Iraqi and American soldiers (U.S. Army photo by Sgt. Jacob H. Smith)

The President has announced the full withdrawal of US military troops from Iraq. This was put out a week ago unofficially, and then Defense Secretary Leon Panetta (who’s a terrible Defense Secretary, by the way) tried half-heartedly to walk it back. But the decision has now been made.

Earlier this week there was some hope, with Muqtada al-Sadr’s blessing of a training mission after a “full withdrawal” of US troops, that some kind of training mission could be salvaged. So this is the “full withdrawal” part of that scenario.

More in a moment…

Here’s a full report of the President’s announcement.

“The rest of our troops in Iraq will come home by the end of the year,” the president said. “After nine years, America’s war in Iraq will be over.”

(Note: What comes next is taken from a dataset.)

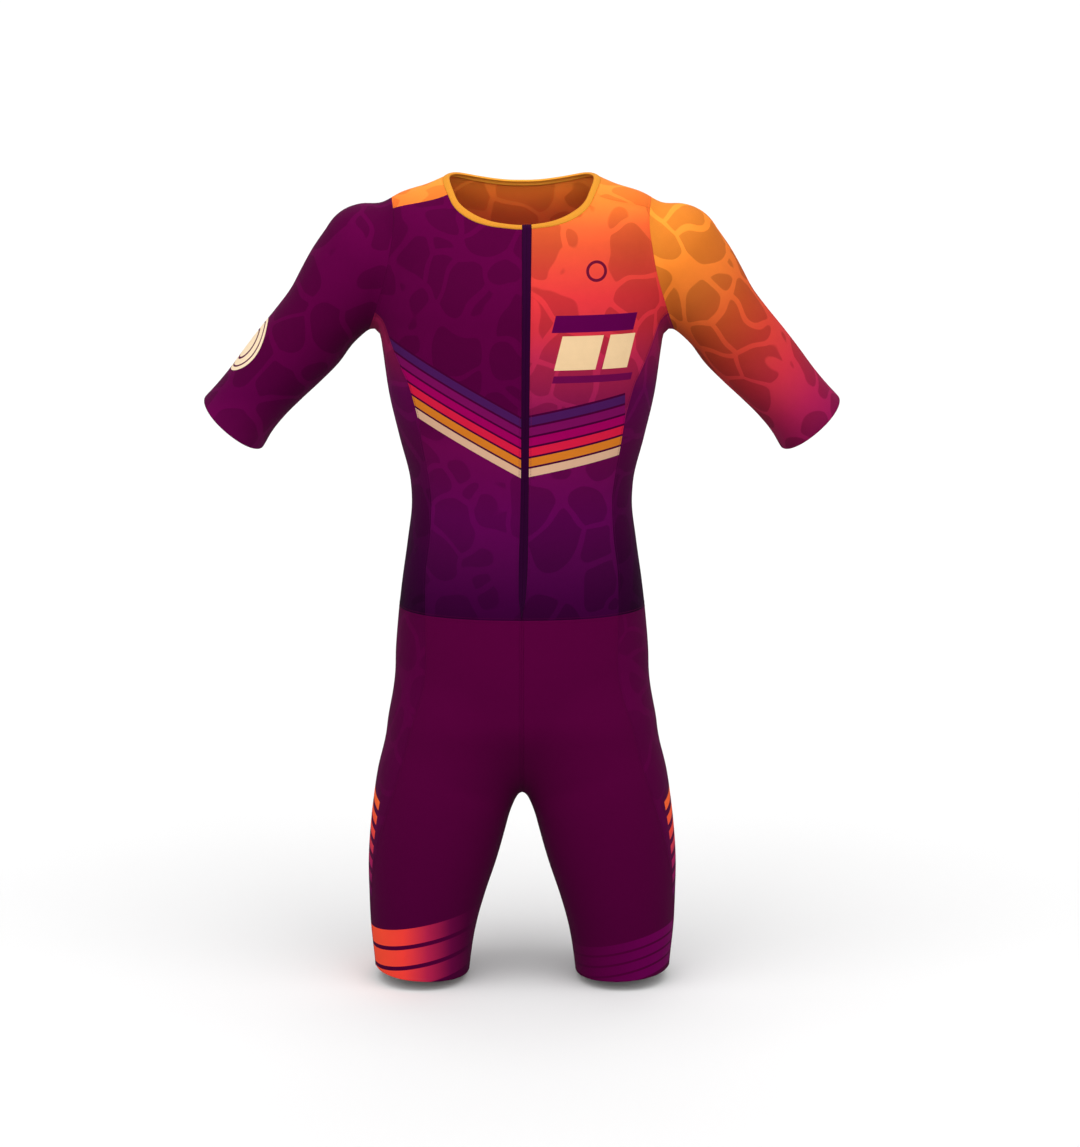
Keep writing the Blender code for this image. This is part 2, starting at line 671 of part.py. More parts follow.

Obama vowed to work with the Iraqi government in the coming years, and said the two were “in full agreement about how to move forward.” […]

The Status of Forces Agreement between the U.S. and Iraq expires at the end of the year.
According to a White House official, “this deal was cut by the Bush administration, the agreement was always that at end of the year we would leave, but the Iraqis wanted additional troops to stay. We said here are the conditions, including immunities. But the Iraqis because of a variety of reasons wanted the troops and didn’t want to give immunity.
“So that’s it. Now our troops go to zero,” the official added.

So that’s an admission that troops would be staying if the Iraqis gave them immunity from prosecution.

The mission will no go down to a diplomatic mission, but a very large one. The sprawling US Embassy in Baghdad and points throughout Iraq will be stocked with as many as 16,000 officials and private security contractors protecting them. There will be some training component, “just like we have around the world,” according to Denis McDonough in a briefing. But it won’t be as robust as the initial plan.

Some would consider this a trade of uniforms, from military to diplomatic. But it does represent an end. Hundreds of thousands of Iraqis have died as well as  over 4,000 US troops in over nine years. Well over a trillion dollars has been spent. More Iraqis will die as the US leaves a precarious state and a dangerous situation.

It was a war that never should have been fought.